Bei aller Konkurrenz zwischen öffentlich-rechtlichen und privatwirtschaftlichen Sendern und Verlagen in Deutschland und EU-Europa: Dass solche großen Fische die eigentlichen Wettbewerber sind und dass die von ihnen immer weiter zementierten krass schädlichen Digital-Monopole (wie hier kürzlich Martin Andree/ Karl-Nikolaus Peifer zitiert wurden) das jedenfalls viiiel größere Problem darstellen, sollte niemand vergessen.


Altpapierkorb (Assange, Astrologie im ÖRR, Journalismus & PR, "Berliner Zeitung"-Streit, liebe "Zeit")

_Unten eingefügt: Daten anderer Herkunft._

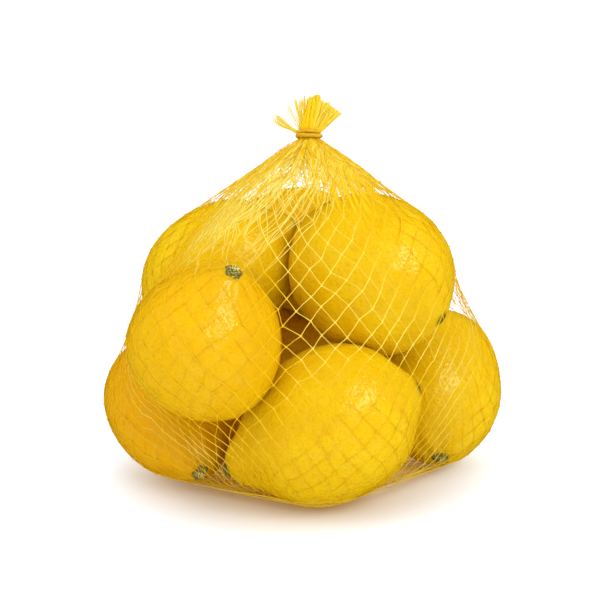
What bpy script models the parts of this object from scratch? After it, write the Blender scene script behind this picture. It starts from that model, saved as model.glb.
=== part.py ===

+++ Just während dieses Altpapier in die heiße Produktionsphase ging, begann, auf Youtube übertragen, Julian Assanges Pressekonferenz in Straßburg. Seine erste öffentliche nach jahrelange Folter-ähnlicher Einkerkerung in England ... +++

+++ Kommt alles, was in den USA medial geschieht, bald darauf nach Deutschland? Womöglich kommt aber auch bloß alles, was in Österreich läuft, rüber. Dann dürfte demnächst die Frage drohen, ob Astrologie-Shows zum öffentlich-rechttlichen Auftrag gehören (wie der "Standard" anhand einer ORF-Sendung und Kritik einer Stiftungsrätin daran schildert). +++

+++ "Übermedien"-Chefredakteur Alexander Graf hätte gern die alte, aber vielleicht viel zu lang zurückliegende Diskussion, ob Journalisten denn auch PR machen dürfen, "noch einmal ganz von vorne geführt ... Denn zum einen wird die Situation für Freie immer prekärer, die Zwänge werden also größer. Zum anderen haben junge Medienschaffende heute in den sozialen Netzwerken Sichtbarkeit und Reichweiten, die ihnen ganz neue Einkommensmöglichkeiten unabhängig von Medienhäusern eröffnen", schreibt er anhand eines bzw. mehrerer konkreter Fälle. Über den Anlass, Aktivitäten der "Gen-Z-Journalistin" Carlott Bru, berichtete als erstes wohl die "Berliner Zeitung", die ja aber doch "in den vergangenen Jahren durch einen fragwürdigen redaktionellen Kurs" auffiel, schreibt Graf. +++

+++ Denn um die "Berliner" läuft wieder ein Medien-Streit. Auf den "Spiegel"-Artikel (Altpapierkorb gestern), der ausführlich alle Aufreger rund um das Blatt nacherzählt, nachdem dieses seine wirtschaftlichen Erfolge verkündet hatte (Altpapier), reagierte die "Berliner" mit einem Offenen Brief ("Woher kommt diese Lust am taktischen Foul?") ihrer Chefetage, aber ohne Herausgeber. Und "Übermedien"-Gründer Stefan Niggemeier reagierte darauf dann auch. +++ Genau solche Streits, auch wenn oder gerade weil offensichtlich niemand ganz schwere Vorwürfe erhebt, zeugen immerhin von einer lebhaften, vielfältigen Medienlandschaft. Zumal wenn sie erfrischenderweise mal zwischen privatwirtschaftlichen Akteuren ganz ohne ÖRR-Aspekte geführt werden. Wenn "Spiegel"-Autor Stefan Kuzmany die "BLZ" als "ostdeutschtümelndes Wutbürger-Organ" bezeichnet, trifft das sicher einen Punkt. Aber Uniformität in der Berichterstattung ist ja kein erstrebenswertes Ideal (und wurde es auch nicht dadurch, dass weite Teile der deutsche Medienlandschaft jenseits der "Berliner", aber mit dem "Spiegel" mittendrin, es dennoch erreichten ...). +++

+++ "Liebe Zeit, warum gibst du dich für so einen Stuss her? Aber vielleicht heuert Schlesinger ja bald bei euch an. Chefredakteur Giovanni di Lorenzo hat ja gerade die 65 vollgemacht. Und dann gnade uns die Göttin!", kolumnierte Steffen Grimberg dann noch in der "taz" zum großen Patricia-Schlesinger-Artikel in der Wochenzeitung, um den es im Altpapier natürlich auch ging. +++

Das nächste Altpapier schreibt am Mittwoch Jenni Zylka.